**PROBLEM DESCRIPTION**
Lines after the one containing "const SET_SCREW_HOLE_R = 4;" are to be omitted; print exactly each line from the start of the records up to and including it.

(Rows from a 3D modeling dataset)
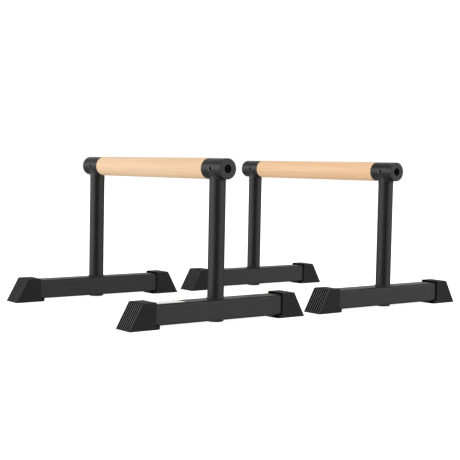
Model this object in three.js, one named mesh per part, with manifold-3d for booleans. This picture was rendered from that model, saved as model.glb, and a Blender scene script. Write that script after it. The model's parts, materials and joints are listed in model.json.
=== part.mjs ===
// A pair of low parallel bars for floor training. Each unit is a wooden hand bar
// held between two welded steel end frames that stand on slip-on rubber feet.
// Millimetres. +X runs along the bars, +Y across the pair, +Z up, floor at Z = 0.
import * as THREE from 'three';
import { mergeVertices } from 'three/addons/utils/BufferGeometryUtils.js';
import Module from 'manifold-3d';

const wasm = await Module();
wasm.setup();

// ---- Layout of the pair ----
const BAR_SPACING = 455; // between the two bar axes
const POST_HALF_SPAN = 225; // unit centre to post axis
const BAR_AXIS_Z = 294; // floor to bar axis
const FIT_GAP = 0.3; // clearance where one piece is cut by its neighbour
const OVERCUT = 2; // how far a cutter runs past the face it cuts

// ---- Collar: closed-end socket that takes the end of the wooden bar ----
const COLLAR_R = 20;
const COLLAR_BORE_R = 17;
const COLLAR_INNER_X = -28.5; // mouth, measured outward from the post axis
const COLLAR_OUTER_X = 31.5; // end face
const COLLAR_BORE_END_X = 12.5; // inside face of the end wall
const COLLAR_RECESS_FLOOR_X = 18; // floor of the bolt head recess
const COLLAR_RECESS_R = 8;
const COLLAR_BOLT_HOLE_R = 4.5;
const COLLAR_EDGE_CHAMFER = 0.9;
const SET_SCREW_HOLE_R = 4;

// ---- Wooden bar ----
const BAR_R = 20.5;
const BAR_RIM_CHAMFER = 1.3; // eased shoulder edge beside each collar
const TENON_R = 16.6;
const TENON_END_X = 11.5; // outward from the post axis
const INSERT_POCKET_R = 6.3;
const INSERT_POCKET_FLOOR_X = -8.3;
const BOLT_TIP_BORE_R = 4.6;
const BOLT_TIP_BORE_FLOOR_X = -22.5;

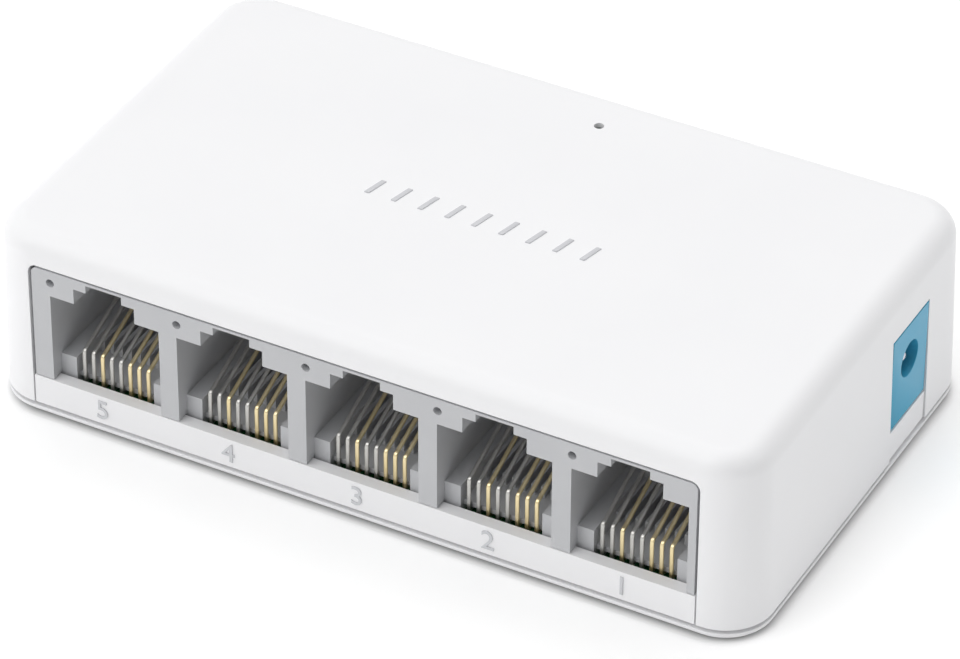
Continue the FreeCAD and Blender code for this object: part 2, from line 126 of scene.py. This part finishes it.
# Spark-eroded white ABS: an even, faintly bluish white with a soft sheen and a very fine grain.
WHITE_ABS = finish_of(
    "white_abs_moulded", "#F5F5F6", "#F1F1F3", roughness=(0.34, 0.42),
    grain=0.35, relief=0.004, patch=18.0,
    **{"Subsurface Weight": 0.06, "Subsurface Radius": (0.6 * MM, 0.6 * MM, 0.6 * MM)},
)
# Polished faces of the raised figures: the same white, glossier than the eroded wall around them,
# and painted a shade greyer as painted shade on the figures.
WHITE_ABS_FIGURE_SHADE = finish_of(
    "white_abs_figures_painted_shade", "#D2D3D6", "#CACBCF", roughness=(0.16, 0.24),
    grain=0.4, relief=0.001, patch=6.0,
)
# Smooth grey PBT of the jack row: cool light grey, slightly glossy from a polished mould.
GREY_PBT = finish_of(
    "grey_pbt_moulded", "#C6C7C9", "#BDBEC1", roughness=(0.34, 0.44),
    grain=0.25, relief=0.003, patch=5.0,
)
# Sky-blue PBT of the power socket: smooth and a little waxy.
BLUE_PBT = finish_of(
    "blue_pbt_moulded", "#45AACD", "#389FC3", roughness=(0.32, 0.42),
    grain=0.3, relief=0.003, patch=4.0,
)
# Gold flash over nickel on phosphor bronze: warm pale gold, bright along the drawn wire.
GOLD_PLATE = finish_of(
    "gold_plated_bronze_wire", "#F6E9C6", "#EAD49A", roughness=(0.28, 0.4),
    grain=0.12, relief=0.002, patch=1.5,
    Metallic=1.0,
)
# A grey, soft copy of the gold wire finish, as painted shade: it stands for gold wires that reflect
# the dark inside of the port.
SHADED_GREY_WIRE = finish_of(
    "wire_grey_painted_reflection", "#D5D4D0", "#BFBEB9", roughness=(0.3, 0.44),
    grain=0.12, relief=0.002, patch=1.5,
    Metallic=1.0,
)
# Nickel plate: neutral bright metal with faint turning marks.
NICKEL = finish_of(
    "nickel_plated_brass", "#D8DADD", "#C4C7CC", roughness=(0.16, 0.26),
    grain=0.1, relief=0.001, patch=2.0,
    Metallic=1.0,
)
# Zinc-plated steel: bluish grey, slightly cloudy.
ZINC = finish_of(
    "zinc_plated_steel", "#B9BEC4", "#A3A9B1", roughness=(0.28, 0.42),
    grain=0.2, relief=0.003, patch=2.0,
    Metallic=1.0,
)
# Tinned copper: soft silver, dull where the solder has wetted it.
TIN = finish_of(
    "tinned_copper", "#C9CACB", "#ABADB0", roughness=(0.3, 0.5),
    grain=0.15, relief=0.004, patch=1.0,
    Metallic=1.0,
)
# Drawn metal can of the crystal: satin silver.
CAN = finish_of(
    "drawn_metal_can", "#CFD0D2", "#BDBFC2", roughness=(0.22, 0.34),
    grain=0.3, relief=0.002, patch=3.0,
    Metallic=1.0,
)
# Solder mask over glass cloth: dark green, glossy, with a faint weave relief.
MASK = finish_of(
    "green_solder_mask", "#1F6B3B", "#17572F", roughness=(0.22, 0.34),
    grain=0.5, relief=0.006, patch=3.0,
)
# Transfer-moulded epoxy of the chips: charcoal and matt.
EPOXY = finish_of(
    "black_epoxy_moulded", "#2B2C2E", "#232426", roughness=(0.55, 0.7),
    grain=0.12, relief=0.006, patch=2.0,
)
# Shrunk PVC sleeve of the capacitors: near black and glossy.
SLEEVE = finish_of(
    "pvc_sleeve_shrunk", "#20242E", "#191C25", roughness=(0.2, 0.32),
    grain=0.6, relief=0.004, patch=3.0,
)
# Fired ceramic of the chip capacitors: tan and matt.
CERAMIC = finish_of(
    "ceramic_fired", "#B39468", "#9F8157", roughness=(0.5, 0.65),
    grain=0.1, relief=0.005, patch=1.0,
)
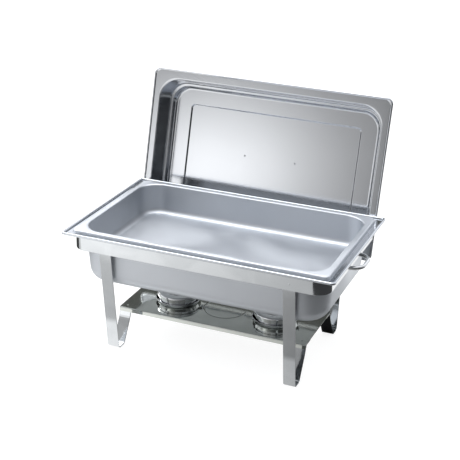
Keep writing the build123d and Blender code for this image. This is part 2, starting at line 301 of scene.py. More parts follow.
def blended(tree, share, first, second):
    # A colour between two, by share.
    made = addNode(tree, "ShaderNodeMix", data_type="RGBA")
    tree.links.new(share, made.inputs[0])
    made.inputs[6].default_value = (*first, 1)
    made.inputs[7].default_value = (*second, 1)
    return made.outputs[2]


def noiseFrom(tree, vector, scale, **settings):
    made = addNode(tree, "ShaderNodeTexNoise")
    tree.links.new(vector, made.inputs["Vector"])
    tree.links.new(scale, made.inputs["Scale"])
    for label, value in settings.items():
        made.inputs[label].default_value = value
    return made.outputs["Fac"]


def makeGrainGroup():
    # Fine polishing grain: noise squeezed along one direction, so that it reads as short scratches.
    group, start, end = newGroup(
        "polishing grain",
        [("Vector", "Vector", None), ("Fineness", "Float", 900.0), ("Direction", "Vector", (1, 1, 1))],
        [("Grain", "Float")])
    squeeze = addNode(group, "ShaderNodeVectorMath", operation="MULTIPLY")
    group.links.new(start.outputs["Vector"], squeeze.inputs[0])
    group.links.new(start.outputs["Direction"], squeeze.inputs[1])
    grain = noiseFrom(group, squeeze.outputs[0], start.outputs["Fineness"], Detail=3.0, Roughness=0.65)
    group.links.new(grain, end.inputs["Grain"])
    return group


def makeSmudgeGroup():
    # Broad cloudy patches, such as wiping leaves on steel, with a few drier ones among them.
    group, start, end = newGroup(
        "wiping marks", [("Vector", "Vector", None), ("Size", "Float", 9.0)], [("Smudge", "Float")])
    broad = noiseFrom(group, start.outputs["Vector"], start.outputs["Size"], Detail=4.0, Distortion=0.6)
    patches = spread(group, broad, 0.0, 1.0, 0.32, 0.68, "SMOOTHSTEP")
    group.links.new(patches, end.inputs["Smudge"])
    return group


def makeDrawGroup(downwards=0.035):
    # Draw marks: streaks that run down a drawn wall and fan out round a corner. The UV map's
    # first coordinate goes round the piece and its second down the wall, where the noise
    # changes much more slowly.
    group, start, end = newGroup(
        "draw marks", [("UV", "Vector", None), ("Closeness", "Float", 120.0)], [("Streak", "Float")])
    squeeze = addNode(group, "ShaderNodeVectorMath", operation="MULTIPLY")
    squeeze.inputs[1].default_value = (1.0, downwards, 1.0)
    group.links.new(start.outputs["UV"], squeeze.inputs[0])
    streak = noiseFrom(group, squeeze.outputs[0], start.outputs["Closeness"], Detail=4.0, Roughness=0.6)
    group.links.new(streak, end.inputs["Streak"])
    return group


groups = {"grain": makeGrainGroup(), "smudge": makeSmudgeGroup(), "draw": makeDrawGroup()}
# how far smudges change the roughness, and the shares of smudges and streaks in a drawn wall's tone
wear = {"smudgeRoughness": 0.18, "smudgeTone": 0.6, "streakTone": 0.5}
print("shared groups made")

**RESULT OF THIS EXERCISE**
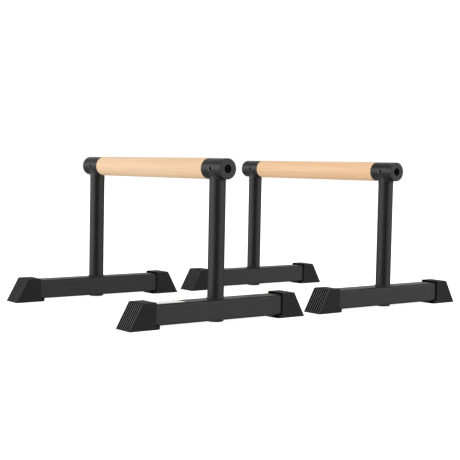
Model this object in three.js, one named mesh per part, with manifold-3d for booleans. This picture was rendered from that model, saved as model.glb, and a Blender scene script. Write that script after it. The model's parts, materials and joints are listed in model.json.
=== part.mjs ===
// A pair of low parallel bars for floor training. Each unit is a wooden hand bar
// held between two welded steel end frames that stand on slip-on rubber feet.
// Millimetres. +X runs along the bars, +Y across the pair, +Z up, floor at Z = 0.
import * as THREE from 'three';
import { mergeVertices } from 'three/addons/utils/BufferGeometryUtils.js';
import Module from 'manifold-3d';

const wasm = await Module();
wasm.setup();

// ---- Layout of the pair ----
const BAR_SPACING = 455; // between the two bar axes
const POST_HALF_SPAN = 225; // unit centre to post axis
const BAR_AXIS_Z = 294; // floor to bar axis
const FIT_GAP = 0.3; // clearance where one piece is cut by its neighbour
const OVERCUT = 2; // how far a cutter runs past the face it cuts

// ---- Collar: closed-end socket that takes the end of the wooden bar ----
const COLLAR_R = 20;
const COLLAR_BORE_R = 17;
const COLLAR_INNER_X = -28.5; // mouth, measured outward from the post axis
const COLLAR_OUTER_X = 31.5; // end face
const COLLAR_BORE_END_X = 12.5; // inside face of the end wall
const COLLAR_RECESS_FLOOR_X = 18; // floor of the bolt head recess
const COLLAR_RECESS_R = 8;
const COLLAR_BOLT_HOLE_R = 4.5;
const COLLAR_EDGE_CHAMFER = 0.9;
const SET_SCREW_HOLE_R = 4;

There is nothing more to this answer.